Para facilitar a visualização e entendimento sobre as emissões, os inventários foram divididos em três escopos, que podem ser melhor compreendidos na figura abaixo. Porém, estes escopos não alteram em nada a forma como as emissões são calculadas.
Imagem retirada da dissertação "Inventário de gases de efeito estufa e estoque de carbono do solo em três sistemas de produção de cana-de-açúcar" de Bueno, C. (2024) |
A ideia de se ter um inventário de GEE em uma fazenda ou empresa é justamente demonstrar qual o impacto de suas atividades ao ambiente e ajudar a direcionar esforços para o local certo onde deve ocorrer a redução ou mitigação das emissões.
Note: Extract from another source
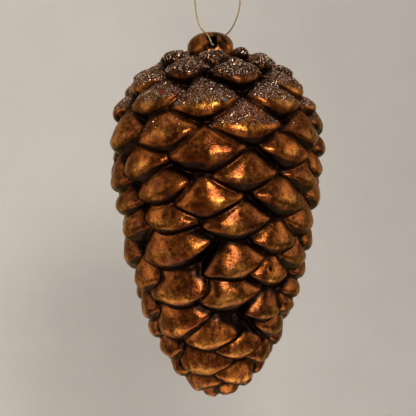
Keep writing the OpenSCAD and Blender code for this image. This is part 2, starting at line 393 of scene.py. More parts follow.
def scale_heights():
    """For every row and column the highest and the second highest cushion, and the number of the
    highest. A scale's own x and y are the turn times its radius and the distance along the crease
    line, turned by its lean and divided by its size."""
    first = np.full((ROWS, COLUMNS), FLOOR)
    second = np.full((ROWS, COLUMNS), FLOOR)
    owner = np.zeros((ROWS, COLUMNS), int)
    for number, (bearing, drop, size, lean) in enumerate(places):
        base_r = float(np.interp(drop, rows["outline_drop"], rows["r"]))
        along = float(np.interp(drop, rows["outline_drop"], rows["length"]))
        v = (rows["length"] - along)[:, None]
        near = np.abs(v[:, 0]) < (REACH_UP + NEAR) * size
        u = turn_from(bearing)[None, :] * max(base_r, WRAP_R)
        cos, sin = math.cos(lean), math.sin(lean)
        x = (u * cos - v[near] * sin) / size
        y = (u * sin + v[near] * cos) / (LEAST_TALL + (1 - LEAST_TALL) * size)
        standing = max(1 - drop / CROWN_END_DROP, 0)
        lift = size_at(float(outline_r(np.array(drop)))) * rises[number]
        lift *= 1 + CROWN_RISE * standing
        high = cushion(x, y, shifts[number], tilts[number], standing) * lift
        block, again, who = first[near], second[near], owner[near]
        top = high > block
        second[near] = np.where(top, block, np.maximum(again, high))
        first[near] = np.where(top, high, block)
        owner[near] = np.where(top, number, who)
    return first, second, owner


first, second, owner = scale_heights()
near_crease = np.exp(-((first - second) / GROOVE_W) ** 2)
local_size = size_at(outline_r(rows["outline_drop"]))[:, None]
height = first - GROOVE * near_crease * np.sqrt(local_size)
print(f"heights from {height.min():.1f} to {height.max():.1f} mm")

# %% [markdown]
# Blown and moulded things are never quite even. Noise textures could displace the mesh, but random
# numbers on the same grid, softened by averaging neighbours, do it without a modifier. The crown
# is lumpier than the rest, because the lacquer and glue for the glitter lie thickest there.

# %% Unevenness
# how often the field is softened, and its spread in millimetres
BODY_WAVES = [(16, 0.2), (4, 0.06)]
CROWN_WAVES = [(6, 0.35), (2, 0.1)]
CROWN_LUMPS_END = (0.06, 0.2)


def mixed(field, axis):
    """Each value becomes a half of itself and a quarter of both neighbours, round and round."""
    return 0.5 * field + 0.25 * (np.roll(field, 1, axis) + np.roll(field, -1, axis))


def soften(field, times):
    """Mixes each value with its neighbours round the axis, and in the same shares with those
    above and below, except in the end rows."""
    for _ in range(times):
        field = mixed(field, 1)
        inner = 0.5 * field[1:-1] + 0.25 * (field[:-2] + field[2:])
        field = np.vstack([field[:1], inner, field[-1:]])
    return field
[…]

Atualmente, a sigla ESG (Environment, Social and Governance) tem se tornado cada vez mais forte no mercado, e dentro do pilar E, de meio ambiente, está a criação de inventários de GEE para posterior divulgação de seus resultados em Relatórios de Sustentabilidade que devem ficar disponíveis a todos os stakeholders (pessoas interessadas). Você pode encontrar vários desses relatórios nos sites de empresas de diversos segmentos e se torna interessante avaliá-los para conseguir compreender se essas empresas são tão sustentáveis como dizem. Veja alguns exemplos para as empresas agrícolas:
Capa do relatório de sustentabilidade da empresa Suzano |
Capa do relatório de sustentabilidade da empresa Sylvamo |
No caso do meu projeto de mestrado, o intuito foi construir 3 inventários de GEE de acordo com diferentes sistemas de produção da cultura da cana-de-açúcar. Esses sistemas de produção são reais e possuem características operacionais que os difere e a hipótese é que eles também poderiam se diferenciar em emissões. A hipótese foi comprovada e, com os resultados obtidos, pudemos definir qual sistema de produção seria o menor emissão e melhor produtor, obtendo um resultado que beneficia tanto economicamente como ambientalmente aquela produção.
O cálculo de emissões é uma importante ferramenta para nos ajudar a combater os efeitos das mudanças climáticas e é de extrema importância que grandes empresas, como a agroindústria, possa compreender que existem métodos de produção benéficos ao ambiente e também ao seu negócio.